> _WHAT THE TASK REQUIRES_: Give every line of the material again, exactly as written.

> _DATA SHOWN_:
-----
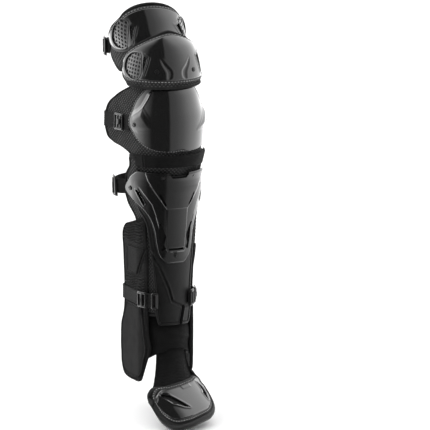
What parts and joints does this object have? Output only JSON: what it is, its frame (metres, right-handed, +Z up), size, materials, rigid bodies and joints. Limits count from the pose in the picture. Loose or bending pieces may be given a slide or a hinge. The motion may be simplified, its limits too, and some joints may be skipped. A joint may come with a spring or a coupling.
{
  "type": "baseball catcher leg guard",
  "caption": "Catcher's leg guard: padded liners with hard thigh, knee and shin shells, side flaps, ankle cuff, elastic straps with hooks and a toe cap.",
  "frame": {"origin": "centre of the knee on the axis of the leg that the guard is worn on", "axes": "+Z up along the leg, -Y to the front of the leg, +X to the right of someone who faces the guard"},
  "size_m": [0.1694, 0.254, 0.7054],
  "materials": {
    "gloss_shell": "gloss",
    "satin_shell": "satin",
    "moulded_trim": "satin",
    "padding": "woven mesh over foam",
    "knit_fabric": "ribbed knit",
    "smooth_panel": "smooth coated cloth",
    "webbing": "woven elastic webbing"
  },
  "bodies": {
    "root": {"thigh_pad": "padding", "upper_knee_pad": "padding", "shin_pad": "padding", "shin_panel": "padding", "toe_pad": "padding", "knee_pad": "knit_fabric", "knee_band": "knit_fabric", "ankle_cuff": "knit_fabric", "calf_flap_left": "knit_fabric", "calf_flap_right": "knit_fabric", "instep_tongue": "knit_fabric", "thigh_plate": "gloss_shell", "upper_knee_plate": "gloss_shell", "knee_plate": "gloss_shell", "toe_plate": "gloss_shell", "shin_plate": "satin_shell", "calf_patch_left": "smooth_panel", "calf_patch_right": "smooth_panel", "ankle_panel_left": "smooth_panel", "ankle_panel_right": "smooth_panel", "thigh_strap": "webbing", "knee_strap": "webbing", "calf_strap": "webbing", "ankle_strap": "webbing", "toe_strap": "webbing", "thigh_hook": "moulded_trim", "thigh_anchor": "moulded_trim", "knee_hook": "moulded_trim", "knee_anchor": "moulded_trim", "calf_hook": "moulded_trim", "calf_anchor": "moulded_trim", "ankle_hook": "moulded_trim", "ankle_anchor": "moulded_trim", "upper_knee_rivet_left": "moulded_trim", "upper_knee_rivet_right": "moulded_trim", "knee_rivet_left": "moulded_trim", "knee_rivet_right": "moulded_trim", "shin_wing_rivet_left": "moulded_trim", "shin_wing_rivet_right": "moulded_trim", "shin_top_rivet_left": "moulded_trim", "shin_top_rivet_right": "moulded_trim", "shin_bottom_rivet": "moulded_trim"}
  },
  "joints": []
}
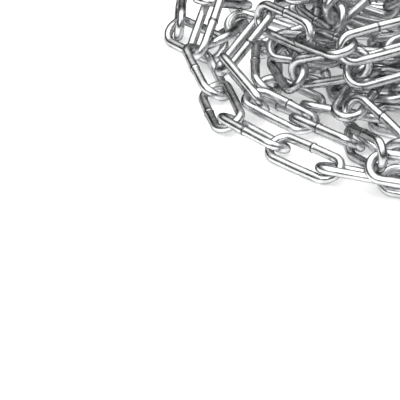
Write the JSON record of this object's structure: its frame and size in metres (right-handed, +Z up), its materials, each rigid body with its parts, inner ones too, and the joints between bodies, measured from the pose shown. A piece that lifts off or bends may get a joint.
-----
> _ANSWER FOR THE TASK_:
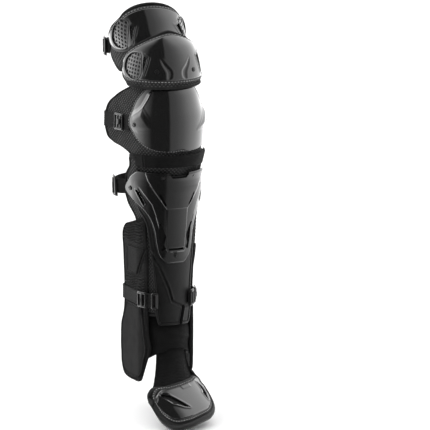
What parts and joints does this object have? Output only JSON: what it is, its frame (metres, right-handed, +Z up), size, materials, rigid bodies and joints. Limits count from the pose in the picture. Loose or bending pieces may be given a slide or a hinge. The motion may be simplified, its limits too, and some joints may be skipped. A joint may come with a spring or a coupling.
{
  "type": "baseball catcher leg guard",
  "caption": "Catcher's leg guard: padded liners with hard thigh, knee and shin shells, side flaps, ankle cuff, elastic straps with hooks and a toe cap.",
  "frame": {"origin": "centre of the knee on the axis of the leg that the guard is worn on", "axes": "+Z up along the leg, -Y to the front of the leg, +X to the right of someone who faces the guard"},
  "size_m": [0.1694, 0.254, 0.7054],
  "materials": {
    "gloss_shell": "gloss",
    "satin_shell": "satin",
    "moulded_trim": "satin",
    "padding": "woven mesh over foam",
    "knit_fabric": "ribbed knit",
    "smooth_panel": "smooth coated cloth",
    "webbing": "woven elastic webbing"
  },
  "bodies": {
    "root": {"thigh_pad": "padding", "upper_knee_pad": "padding", "shin_pad": "padding", "shin_panel": "padding", "toe_pad": "padding", "knee_pad": "knit_fabric", "knee_band": "knit_fabric", "ankle_cuff": "knit_fabric", "calf_flap_left": "knit_fabric", "calf_flap_right": "knit_fabric", "instep_tongue": "knit_fabric", "thigh_plate": "gloss_shell", "upper_knee_plate": "gloss_shell", "knee_plate": "gloss_shell", "toe_plate": "gloss_shell", "shin_plate": "satin_shell", "calf_patch_left": "smooth_panel", "calf_patch_right": "smooth_panel", "ankle_panel_left": "smooth_panel", "ankle_panel_right": "smooth_panel", "thigh_strap": "webbing", "knee_strap": "webbing", "calf_strap": "webbing", "ankle_strap": "webbing", "toe_strap": "webbing", "thigh_hook": "moulded_trim", "thigh_anchor": "moulded_trim", "knee_hook": "moulded_trim", "knee_anchor": "moulded_trim", "calf_hook": "moulded_trim", "calf_anchor": "moulded_trim", "ankle_hook": "moulded_trim", "ankle_anchor": "moulded_trim", "upper_knee_rivet_left": "moulded_trim", "upper_knee_rivet_right": "moulded_trim", "knee_rivet_left": "moulded_trim", "knee_rivet_right": "moulded_trim", "shin_wing_rivet_left": "moulded_trim", "shin_wing_rivet_right": "moulded_trim", "shin_top_rivet_left": "moulded_trim", "shin_top_rivet_right": "moulded_trim", "shin_bottom_rivet": "moulded_trim"}
  },
  "joints": []
}
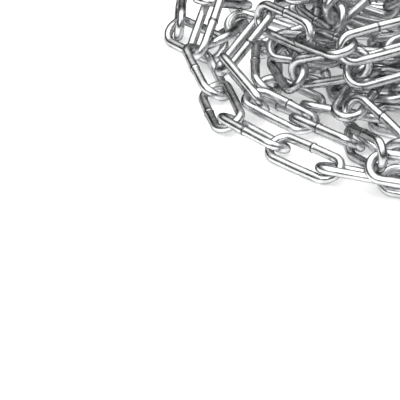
Write the JSON record of this object's structure: its frame and size in metres (right-handed, +Z up), its materials, each rigid body with its parts, inner ones too, and the joints between bodies, measured from the pose shown. A piece that lifts off or bends may get a joint.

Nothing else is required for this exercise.